Abstract

The article is devoted to woodworking — a complex, multi-level system of stages and operations of the technical and technological process of the Early Metal Age of the Trans-Urals. The natural resources of the forest zone of the region provided the necessary material — wood — for the manufacture of wooden structures, hunting and fishing tools, household and religious products. The technological sequence of woodworking of this time is illustrated in detail by the example of the manufacture of one of the most complex categories of wood products — a sledge runner, discovered in 1928 at the VI Section of the Gorbunovsky peat bog. A set of tools has been defined with which the skid is made: an axe for chopping an entire tree trunk and pre-processing for making a workpiece; an adze for facing the product; chisels with a flat and semicircular blade for cutting holes, additional secondary processing and a lower sliding surface.
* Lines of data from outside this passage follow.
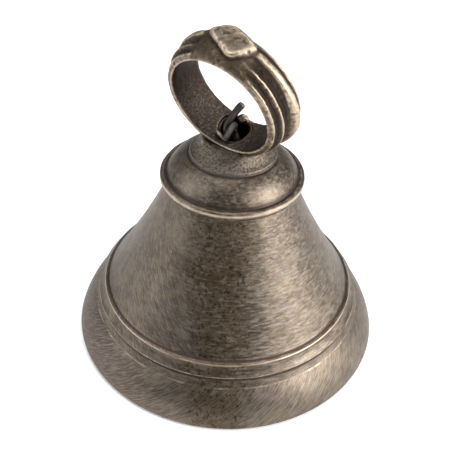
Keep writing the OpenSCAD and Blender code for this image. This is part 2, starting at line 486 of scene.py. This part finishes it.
def cast_brass():
    """The ring: granular cast skin, dark inside with painted shade towards the top of the opening, dark in its
    grooves with grime and painted shade, rubbed bright with painted highlight on its ridges.
    """
    n = Nodes("cast_brass")
    where = n.place()
    up = n.split(where)[2]
    inside = n.stored("inside")
    mottle = n.noise(where, 520.0, 6.0, 0.65, 0.3)
    lumps = n.noise(where, 230.0, 5.0, 0.6)
    grit = n.noise(where, 2100.0, 4.0, 0.75)
    wear_and_light = n.varied(n.stored("relief"), mottle, 0.45)
    on_neck = n.ramp(up, 54.5 * MM, 52.5 * MM)
    # Painted shade: the inside of the opening darkens towards its top, where it faces down
    roof_shade = n.times(inside, n.ramp(up, 58 * MM, 69 * MM, 0.0, 0.85))
    colour = n.mix(n.ramp(lumps, 0.35, 0.65), UMBER, OLIVE_BROWN)
    colour = n.mix(n.ramp(mottle, 0.5, 0.7, 0.0, 0.6), colour, PURPLE_BROWN)
    colour = n.mix(n.times(on_neck, n.ramp(grit, 0.4, 0.62, 0.2, 0.9)), colour, PALE)
    colour = n.mix(n.times(on_neck, n.ramp(lumps, 0.48, 0.36, 0.0, 0.55)), colour, OLIVE_BROWN)
    # Ridges lightened by rubbing and painted highlight, grooves darkened with grime and painted shade
    colour = n.mix(n.ramp(wear_and_light, 0.54, 0.74, 0.0, 0.55), colour, TAN)
    colour = n.mix(n.ramp(wear_and_light, 0.7, 1.0, 0.0, 0.88), colour, CHAMPAGNE)
    colour = n.mix(n.ramp(wear_and_light, 0.46, 0.2), colour, GRIME_AND_SHADE)
    colour = n.mix(n.times(inside, n.ramp(lumps, 0.3, 0.7, 0.55, 0.9)), colour, INNER_BROWN)
    colour = n.mix(n.times(inside, n.ramp(grit, 0.48, 0.66, 0.0, 0.38)), colour, PALE)
    colour = n.mix(roof_shade, colour, GRIME_AND_SHADE)
    colour = n.mix(n.ramp(grit, 0.43, 0.34, 0.0, 0.8), colour, GRIME_AND_SHADE)
    height = n.math("ADD", n.times(mottle, 0.8), n.times(grit, 0.8))
    rough, metallic = n.ramp(wear_and_light, 0.4, 0.85, 0.6, 0.34), n.ramp(wear_and_light, 0.25, 0.55, 0.7, 1.0)
    return n.finish(colour, rough, height, 0.14, metallic)


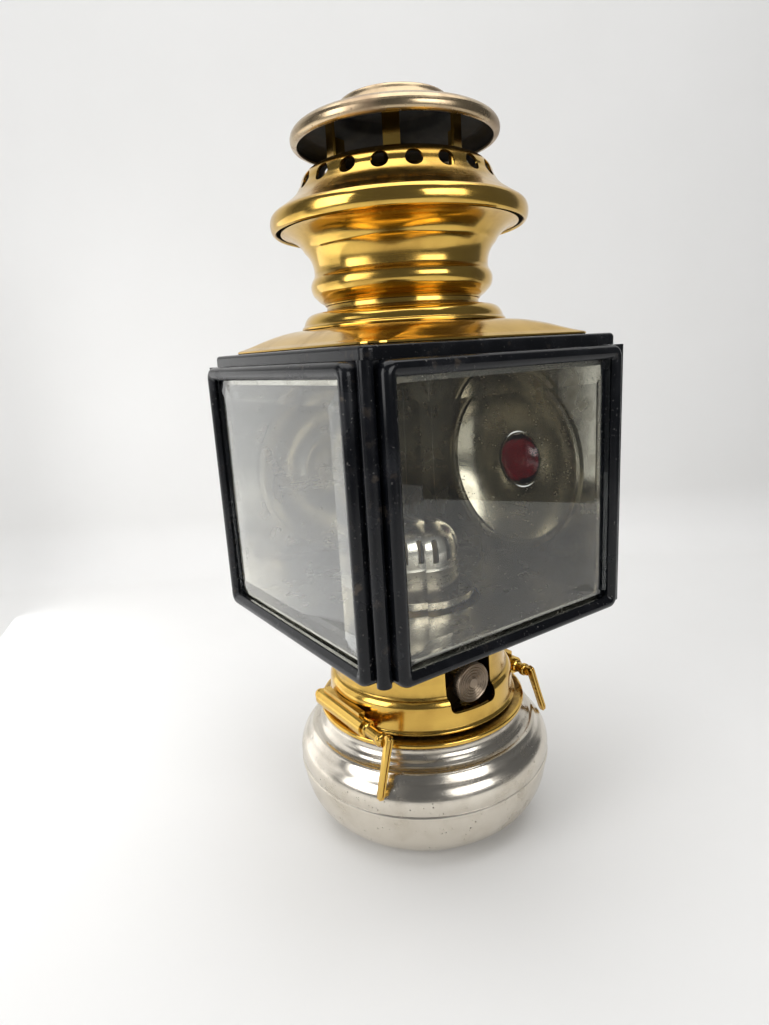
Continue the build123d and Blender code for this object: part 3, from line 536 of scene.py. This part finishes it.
for side, name in ((-1, "front"), (1, "tail")):
    lever_lo, lever_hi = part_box("latch_lever_" + name)
    pin_lo, pin_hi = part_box("latch_pin_" + name)
    front = pin_lo.y / mm + 0.05
    ball_y = pin_hi.y / mm - 2.4
    ball = [(2.4 * math.cos(math.radians(a)),
             ball_y + 2.4 * math.sin(math.radians(a))) for a in range(-30, 91, 12)]
    pin = turned("latch_pin_brass_" + name, [
        [(0, front), (2.0, front)], [(2.0, front), (2.1, front + 1.2)],
        [(2.1, front + 1.2), (2.55, front + 1.6), (2.65, front + 2.4), (2.55, front + 3.2),
         (2.1, front + 3.6)],
        [(2.1, front + 3.6), (2.1, -18.9)], [(2.1, -18.9), (2.65, -18.5)],
        [(2.65, -18.5), (2.65, ball_y - 1.6)],
        [(2.65, ball_y - 1.6), (2.1, ball_y - 1.3)], ball], 0.0, 64,
        Matrix.Translation(Vector((side * pin_x, 0, pin_z)) * mm) @ Matrix.Rotation(-math.pi / 2, 4, "X"))
    finish(pin, brass, "latch_" + name, "latch_pin_" + name)
    drop = pin_z - lever_lo.z / mm - 0.35
    tip = abs(lever_lo.x if side < 0 else lever_hi.x) / mm
    lean = math.atan2(tip - pin_x - 1.0, drop)
    lever_y = (lever_lo.y + lever_hi.y) / 2
    hang = Matrix.Translation((side * pin_x * mm, lever_y, pin_z * mm)) @ Matrix.Rotation(-side * lean, 4,
                                                            "Y")
    lever = strap_lever("latch_lever_brass_" + name, drop / math.cos(lean), 3.35, 1.95, hang)
    finish(lever, brass, "latch_" + name, "latch_lever_" + name)
dress(brass, "latch_barrel_front", "latch_barrel_tail")


# Body sheets: the floor plate, four beaded corner posts and the tail and bracket walls, folded
# in tinplate, enamelled black outside and nickelled inside, soldered at the corners.

def enamel(name, inside=False):
    """Gloss black enamel with dust, rubs and chips; with inside, bare nickel on faces inside the body."""
    made, tree, skin = blank(name)
    place = add(tree, "ShaderNodeTexCoord").outputs["Object"]
    dust = ranged(tree, noise(tree, place, 75.0, 5.0), 0.48, 0.75)
    speck = ranged(tree, noise(tree, place, 900.0, 3.0), 0.66, 0.74)
    rub = sums(tree, "MULTIPLY", ranged(tree, noise(tree, place, 240.0, 4.0), 0.60, 0.70), dust)
    colour = mixed(tree, sums(tree, "MULTIPLY", dust, 0.5), (0.004, 0.0045, 0.006, 1),
                   (0.018, 0.019, 0.023, 1))
    colour = mixed(tree, sums(tree, "MULTIPLY", rub, 0.35), colour, (0.16, 0.12, 0.08, 1))
    colour = mixed(tree, sums(tree, "MULTIPLY", speck, 0.25), colour, (0.35, 0.33, 0.30, 1))
    rough = ranged(tree, dust, 0.0, 1.0, 0.16, 0.38)
    if inside:
        part = add(tree, "ShaderNodeSeparateXYZ", {0: place})
        x_out = add(tree, "ShaderNodeMath", {0: part.outputs[0]}, operation="ABSOLUTE").outputs[0]
        y_out = add(tree, "ShaderNodeMath", {0: part.outputs[1]}, operation="ABSOLUTE").outputs[0]
        far = add(tree, "ShaderNodeMath", {0: x_out, 1: y_out}, operation="MAXIMUM").outputs[0]
        inner = add(tree, "ShaderNodeMath", {0: far, 1: wall_mid * mm}, operation="LESS_THAN").outputs[0]
        old = mixed(tree, dust, (0.40, 0.37, 0.31, 1), (0.22, 0.19, 0.14, 1))
        colour = mixed(tree, inner, colour, old)
        bare_rough = ranged(tree, dust, 0.0, 1.0, 0.14, 0.40)
        rough = add(tree, "ShaderNodeMix", {0: inner, 2: rough, 3: bare_rough},
                    data_type="FLOAT").outputs[0]
        tree.links.new(inner, skin.inputs["Metallic"])
    height = sums(tree, "ADD", sums(tree, "MULTIPLY", noise(tree, place, 55.0, 2.0), 0.7),
                  sums(tree, "MULTIPLY", speck, 0.4))
    bump = add(tree, "ShaderNodeBump", {"Strength": 0.22, "Distance": 0.0005, "Height": height})
    tree.links.new(colour, skin.inputs["Base Color"])
    tree.links.new(rough, skin.inputs["Roughness"])
    tree.links.new(bump.outputs[0], skin.inputs["Normal"])
    skin.inputs["Specular IOR Level"].default_value = 0.28
    return made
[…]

The skid from the VI Section of the Gorbunovsky peat bog, according to the existing typology, belongs to the keuru type with a U-shaped grooved cross section and holes in the sides, to type B4: it has vertical grooves for hooves and mounting holes. Depending on the design of the recesses and mounting holes on the basis of these runners, it is possible to reconstruct both single-pole and double-pole sleds. In the Early Metal era in the Trans-Urals, woodworking was probably a traditional activity with established techniques and methods of material processing. Logging, splitting and cutting, cutting, planing, scraping, chiseling, drilling and smoothing of wood, as well as the technique of spike connection of parts, using wedges or belt binding, bending, are fixed.